Various stresses, including salinity, drought, and extreme temperatures, can induce ABA production to activate genes needed for plant stress resistance. The relationship between expansins and ABA is still unclear. Maize can adapt to relatively low water potentials. This adaptation has been associated with the increased expression and activities of three expansins present in the root. Roots treated with the ABA biosynthesis inhibitor did not exhibit these adaptive features. However, the application of exogenous ABA to well-watered roots failed to increase expansin gene expression levels to those induced by drought stress (Wu et al. 2001). Cho and Cosgrove (2004) proposed that ABA may be required to induce root responses, but drought-modulated expansin gene expression may be regulated by an ABA-independent pathway. In our study, the expression of most expansin genes in shoots was induced by at least one stress treatment (Fig. 6). Some genes were also induced by the application of exogenous ABA, such as SlEXPA3, SlEXPA7, SlEXPA9, and SlEXLB1 (Fig. 5). This suggests their expression may depend on ABA. However, the expression of some genes was not induced by ABA, such as SlEXPA8, SlEXPA12, SlEXPA24, SlEXPB1, and SlEXPB8, which suggests their expression may be regulated by an ABA-independent pathway.

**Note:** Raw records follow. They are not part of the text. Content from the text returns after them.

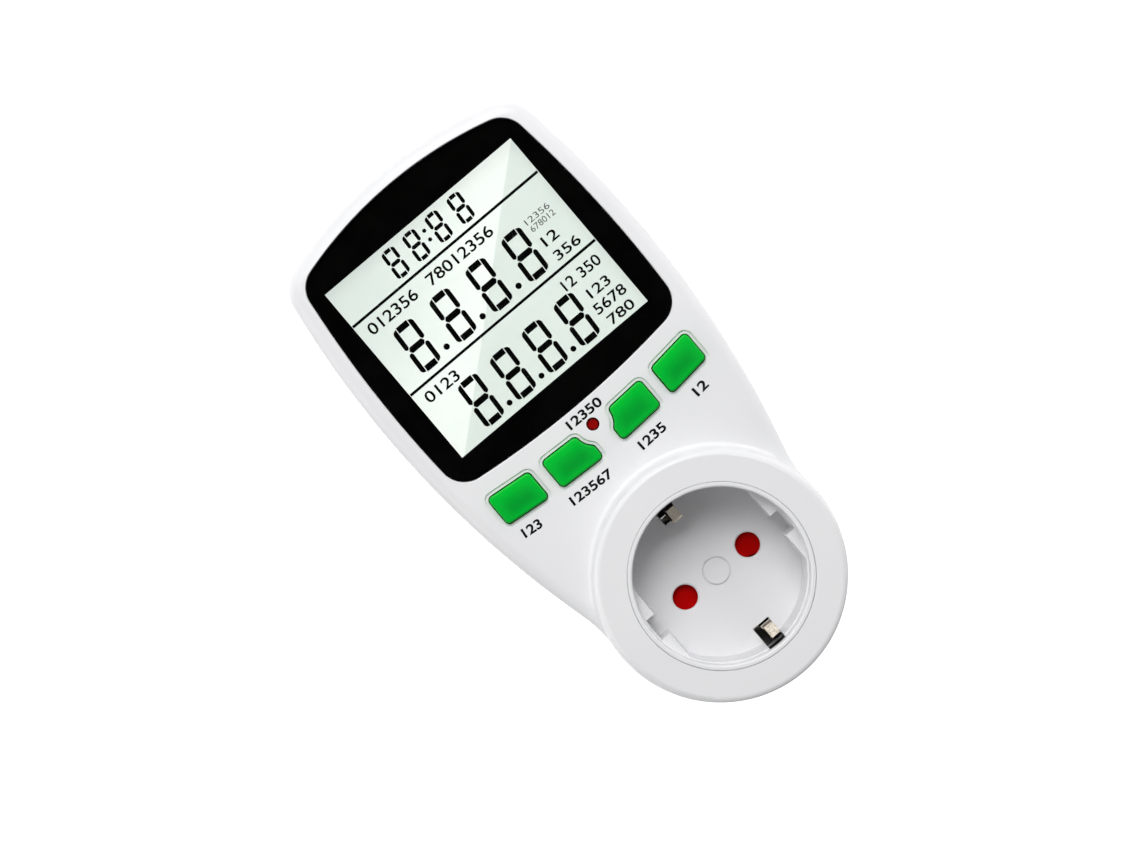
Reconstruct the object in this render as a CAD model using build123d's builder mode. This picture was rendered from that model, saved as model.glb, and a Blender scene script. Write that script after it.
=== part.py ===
from build123d import *
from math import cos, degrees, hypot, radians, sin, tan
import os

os.makedirs("parts", exist_ok=True)

# Plug-in energy meter. X runs to the right and Z up, seen from the user's side.
# Heights run from the plug's face towards the user: Plane.XZ.offset(h) lies at Y = -h.

# Pin holes and the shutter behind them, which set the socket's sizes from the middle out
pin_spacing = 19.0
socket_hole_radius = 3.0
socket_hole_chamfer = 0.35
shutter_hole_radius = 3.2
shutter_hole_chamfer = 0.5
shutter_rim = 0.3
shutter_radius = pin_spacing / 2 + shutter_hole_radius + shutter_hole_chamfer + shutter_rim
shutter_thickness = 2.0
shutter_gap = 0.3
shutter_turn = 38.0
shutter_tab_reach = 1.3
shutter_tab_width = 4.0
shutter_tab_angle = 50.0
hub_radius = 3.4
hub_drop = 2.6
hub_clearance = 0.06
post_radius = 2.0
socket_holes = [(-pin_spacing / 2, 0), (pin_spacing / 2, 0)]

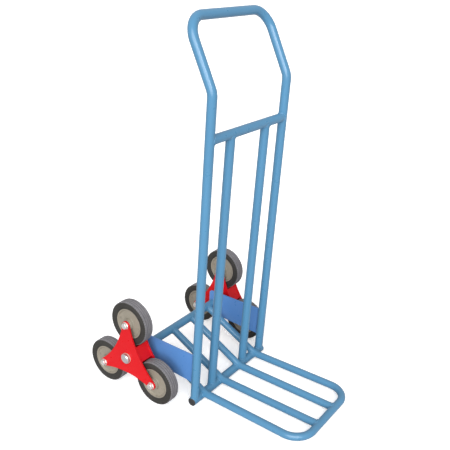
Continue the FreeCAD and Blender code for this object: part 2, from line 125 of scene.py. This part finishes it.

In conclusion, we identified 25 SlEXPAs, eight SlEXPBs, one SlEXLA, four SlEXLBs, and five short homolog sequences in the tomato genome. Twenty-five of these genes were identified being expressed. These expansins exhibited some specific features in terms of gene structure and amino acid sequences, suggesting that they underwent unique evolutionary processes. Segmental and tandem duplication events contributed to the expansion of the tomato expansin family. The 3-exon/2-intron pattern may represent the basic genetic structure, with other structural patterns arising from intron loss/gain events. Additionally, we identified three previously unreported expansin genes, SlEXPA8, SlEXPB8, and SlEXLB1, which were preferentially expressed in the fruit. We also identified expansin genes preferentially expressed in the root (SlEXPA9, SlEXLB2, and SlEXLB4), hormone and/or stress inducible expansin genes (SlEXPA3, SlEXPA7, SlEXPB1B2, SlEXPB8, SlEXLB1LB2, and SlEXLB4), and expansin genes preferentially expressed in floral parts. We believe our study findings may advance our understanding of the biological roles of tomato expansins. A more comprehensive understanding may be important for future crop improvement efforts involving genetic engineering.